The Company Law Reform Bill envisages major changes to directors’ duties and the ability of shareholders to bring derivative actions against company directors.
During House of Lords debates, a number of government amendments were accepted. For the most part, these addressed concerns expressed by the business community.
Under the new law, there will be six factors to which a director must ‘have regard’ in promoting the success of the company for the benefit of its members – the new formulation in place of the old ‘best interests’ test. These factors include: the interests of employees; long-term consequences of the decision; community and environmental impact; fairness between members; relationships with others; and reputation.
A director will be required to give regard to all of these factors in every decision, even if a factor is plainly irrelevant and even if it would be outweighed by other considerations.
The new formulation poses a number of questions. What does it mean to ‘have regard’ to a particular factor? Can a director properly ‘have regard’ to a factor without full and proper investigation? What if the director decides not to investigate? Would the reasons matter?

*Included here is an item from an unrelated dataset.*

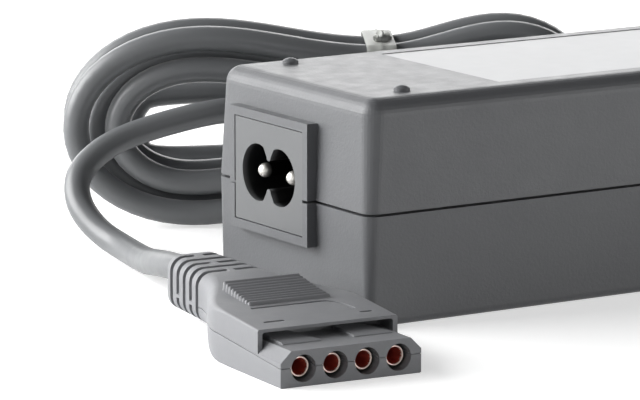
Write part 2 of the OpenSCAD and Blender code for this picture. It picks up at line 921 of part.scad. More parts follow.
// Holes for the contacts, with a closer seat at their back ends
module contact_holes() {
    at_contacts() {
        translate([0, 0, -over])
            cylinder(seat_y + over, d = hole_d);
        cylinder(sleeve_recess + sleeve_l + 0.05, d = sleeve_d + 0.1);
    }
}

module plug_lower_half() {
    color(shell_c)
        at_plug()
            difference() {
                intersection() {
                    linear_extrude(nose_h * 2)
                        body_plan();
                    side_cut(concat([[0, 0]], [for (y = flare_y) [y, body_low(y)]],
                        [[neck_y, seam_z(neck_y)], [body_y, seam_body], [0, seam_nose]]));
                }
                contact_holes();
            }
}

slot_y = 4;
slot_side = 0.8;
key_w = 6.6;
key_x = 6.1;
key_y = 4.3;
key_h = 0.6;
grip_w = 14.4;
grip_y = 19.6;
grip_l = 10;
grip_ribs = 10;
grip_front_h = 0.5;
grip_back_h = 1.5;
grip_rib_h = 0.35;
line_y = 18.5;
line_w = 15;

// The upper side outline of the ribbed grip
function grip_z(s) = body_top(grip_y + s) + grip_front_h + (grip_back_h - grip_front_h) * s / grip_l;
grip_pitch = grip_l / grip_ribs;

module grip() {
    translate([-grip_w / 2, 0, 0])
        rotate([90, 0, 90])
            linear_extrude(grip_w)
                polygon(concat([[grip_y, seam_body + 1]],
                    [for (i = [0 : grip_ribs - 1]) each [
                        [grip_y + i * grip_pitch, grip_z(i * grip_pitch) - grip_rib_h],
                        [grip_y + (i + 0.35) * grip_pitch, grip_z((i + 0.35) * grip_pitch)],
                        [grip_y + (i + 0.65) * grip_pitch, grip_z((i + 0.65) * grip_pitch)]]],
                    [[grip_y + grip_l, grip_z(grip_l) - grip_rib_h], [grip_y + grip_l, seam_body + 1]]));
}

module plug_upper_half() {
    color(shell_c)
        at_plug()
            difference() {
                union() {
                    intersection() {
                        linear_extrude(nose_h * 3)
                            body_plan();
                        side_cut(concat([[lip_y, seam_z(lip_y)], [body_y, seam_body], [neck_y, seam_z(neck_y)]],
                            [for (i = [flare_n : -1 : 0]) [flare_y[i], body_top(flare_y[i])]],
                            [[lip_y, lip_h]]));
                    }
                    intersection() {
                        translate([0, lip_y + slot_y + over, 0])
                            rotate([90, 0, 0])
                                linear_extrude(lip_y + slot_y + over)
                                    nose_front();
                        side_cut([[0, seam_nose], [body_y, seam_body], [body_y, nose_h], [0, nose_h]]);
                    }
                    grip();
                }
                difference() {
                    translate([-plug_w / 2 + slot_side, lip_y - over, seam_body])
                        cube([plug_w - 2 * slot_side, slot_y + over, lip_h - lip_t - seam_body]);
                    translate([0, body_y, 0])
                        rotate([90, 0, 0])
                            linear_extrude(body_y)
                                nose_front();
                    for (s = [-1, 1])
                        translate([s * key_x - key_w / 2, 0, 0])
                            cube([key_w, body_y, nose_h + key_h]);
                }
                translate([-line_w / 2, line_y, body_top(line_y) - 0.25])
                    cube([line_w, 0.35, 1]);
                contact_holes();
            }
        at_plug()
            color(shell_c)
                for (s = [-1, 1])
                    translate([s * key_x - key_w / 2, key_y, nose_h - eps])
                        cube([key_w, lip_y - key_y + eps, key_h + eps]);
}

module plug_contacts() {
    color("#c9a24a")
        at_plug()
            translate([0, sleeve_recess, 0])
                at_contacts()
                    difference() {
                        cylinder(sleeve_l, d = sleeve_d);
                        translate([0, 0, -over])
                            cylinder(bore_depth + over, d = sleeve_bore);
                    }
}

relief_ribs = 5;
relief_groove = 1.1;
relief_depth = 1;
relief_pitch = relief_l / relief_ribs;
relief_end_w = 9.4;
relief_end_h = 8.6;
relief_end_mid = 6.1;
relief_r = 2.3;
bridge_w = 1.8;

// The tapered strain relief, drawn in by s all round
module relief_form(s) {
    hull() {
        translate([0, neck_y, (neck_top + neck_low) / 2])
            rotate([-90, 0, 0])
                linear_extrude(eps)
                    round_rect(neck_w - 2 * s, neck_top - neck_low - 2 * s, relief_r, $fn = 16);
        translate([0, neck_y + relief_l - eps, relief_end_mid])
            rotate([-90, 0, 0])
                linear_extrude(eps)
                    round_rect(relief_end_w - 2 * s, relief_end_h - 2 * s, relief_r, $fn = 16);
    }
}

// Ribs behind each groove, which is bridged above and below, or at both sides, by turns
module relief_ribs_and_bridges() {
    for (i = [0 : relief_ribs - 1]) {
        translate([-plug_w / 2, neck_y + i * relief_pitch + relief_groove, 0])
            cube([plug_w, relief_pitch - relief_groove, neck_top * 2]);
        translate(i % 2 == 0 ? [-bridge_w / 2, neck_y + i * relief_pitch, 0] :
            [-plug_w / 2, neck_y + i * relief_pitch, relief_end_mid - bridge_w / 2])
            cube(i % 2 == 0 ? [bridge_w, relief_pitch, neck_top * 2] : [plug_w, relief_pitch, bridge_w]);
    }
}

module plug_strain_relief() {
    color(shell_c)
        at_plug() {
            relief_form(relief_depth);
            intersection() {
                relief_form(0);
                relief_ribs_and_bridges();
            }
        }
}

top_shell();
bottom_shell();
corner_feet();
rating_label();
inlet_body();
inlet_pins();
inlet_wires();
circuit_board();
board_screws();
insulation_sheet();
mains_fuse();
filter_capacitor();
choke_core();
choke_winding();
bridge_rectifier();
bulk_capacitor();
primary_heat_sink();
switching_transistor();
transformer_core();
transformer_winding();
secondary_heat_sink();
output_rectifier();
output_capacitors();
output_choke();
feedback_coupler();
output_wires();
cord_gland();
cord_lead();
cord_hank();
cord_tail();
cord_tie();
plug_strain_relief();
plug_lower_half();
plug_upper_half();
plug_contacts();
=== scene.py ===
# %% [markdown]
# # A laptop power adapter, dressed for a studio picture
# The adapter is a grained plastic case with a figure-eight mains inlet at one end and a thin cord at the
# other. The cord is folded into a tied hank behind the case and comes round to a flat four-contact plug.
# The hard parts arrive as an exact model with real sizes. This lesson gives them materials, models the
# pieces whose softness or fine moulding needs a mesh, and lights them as on a studio table.

# %% The frame
import math

import bmesh
import bpy
from mathutils import Matrix, Vector


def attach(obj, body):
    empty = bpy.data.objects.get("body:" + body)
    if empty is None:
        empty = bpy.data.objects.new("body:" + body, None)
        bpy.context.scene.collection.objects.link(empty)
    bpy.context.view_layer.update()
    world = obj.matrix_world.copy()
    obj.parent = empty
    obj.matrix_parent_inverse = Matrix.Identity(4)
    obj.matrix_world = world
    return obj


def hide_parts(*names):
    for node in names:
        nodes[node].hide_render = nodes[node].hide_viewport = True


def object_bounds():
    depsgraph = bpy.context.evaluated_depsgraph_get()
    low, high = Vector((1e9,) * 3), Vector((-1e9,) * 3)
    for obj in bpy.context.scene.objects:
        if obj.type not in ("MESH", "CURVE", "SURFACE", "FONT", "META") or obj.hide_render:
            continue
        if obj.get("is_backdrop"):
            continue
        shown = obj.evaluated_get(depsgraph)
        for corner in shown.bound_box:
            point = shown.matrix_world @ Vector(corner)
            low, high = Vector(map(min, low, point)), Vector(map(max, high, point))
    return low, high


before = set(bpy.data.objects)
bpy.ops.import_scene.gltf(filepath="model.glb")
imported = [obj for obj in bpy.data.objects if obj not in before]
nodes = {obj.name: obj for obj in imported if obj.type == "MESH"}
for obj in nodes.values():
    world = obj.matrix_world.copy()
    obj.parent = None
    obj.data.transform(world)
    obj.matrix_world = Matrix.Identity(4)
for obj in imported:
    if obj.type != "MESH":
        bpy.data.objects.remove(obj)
cad_low, cad_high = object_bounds()
MM = 0.001
box = (cad_high - cad_low) / MM
print(f"{len(nodes)} parts, {box.x:.1f} x {box.y:.1f} mm on the table, {box.z:.1f} mm high")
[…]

What if a factor had been outweighed in the context of an almost identical recent decision? An example might be a proposal to vary a decision reached on a previous occasion, when the ultimate choice had come down to the balance between two considerations. On the second occasion, would the failure to have regard to all six factors amount to a breach?
What if the director is wrong about one of the factors? Have they nevertheless ‘had regard’ to the impact, rather than simply their erroneous perception of the impact? What if the director’s mistake is itself a breach of the separate duty to exercise reasonable care, skill and diligence?
There is no clear answer to many of these issues. Assuming the bill is passed, they will require detailed consideration by the courts over forthcoming years. It will be some time before any certainty is achieved.
Any uncertainty will be exacerbated by reforms expanding the scope of the derivative action. The bill replaces the restrictive ‘wrongdoer control’ and ‘fraud on the minority’ preconditions with a general discretion for the courts to allow such claims to proceed. There is a list of considerations that must be taken into account by the court in exercising this discretion. Even so, the discretion is very broad.
The new provisions may mean that derivative actions become a more common feature of the corporate landscape. They will almost certainly provide a means for a disaffected shareholder to seek further public debate about the merits of a challenged decision. As the court has a general discretion, companies may well feel compelled to justify the substance of their decisions to the court, rather than simply focusing on why this applicant should not be permitted to bring the claim.
In the short term, the likely consequence of all these reforms will be an increase in the procedural requirements of decision-making as directors strive to ensure that they have records reflecting proper consideration of each factor so as to minimise any prospect for challenge by means of the derivative action or otherwise.
Even so, the result is likely to be more breaches by directors, many of which will be largely technical. This may have consequences in terms of reporting and insurance. It may also trigger contractual provisions, perhaps in joint ventures or financing arrangements.
The hope had been that the reforms would foster responsible decision-making by directors without adding unduly to regulations and costs associated with that decision-making. It is too early to venture any view as to how matters will develop in practice, but there remain real areas for concern.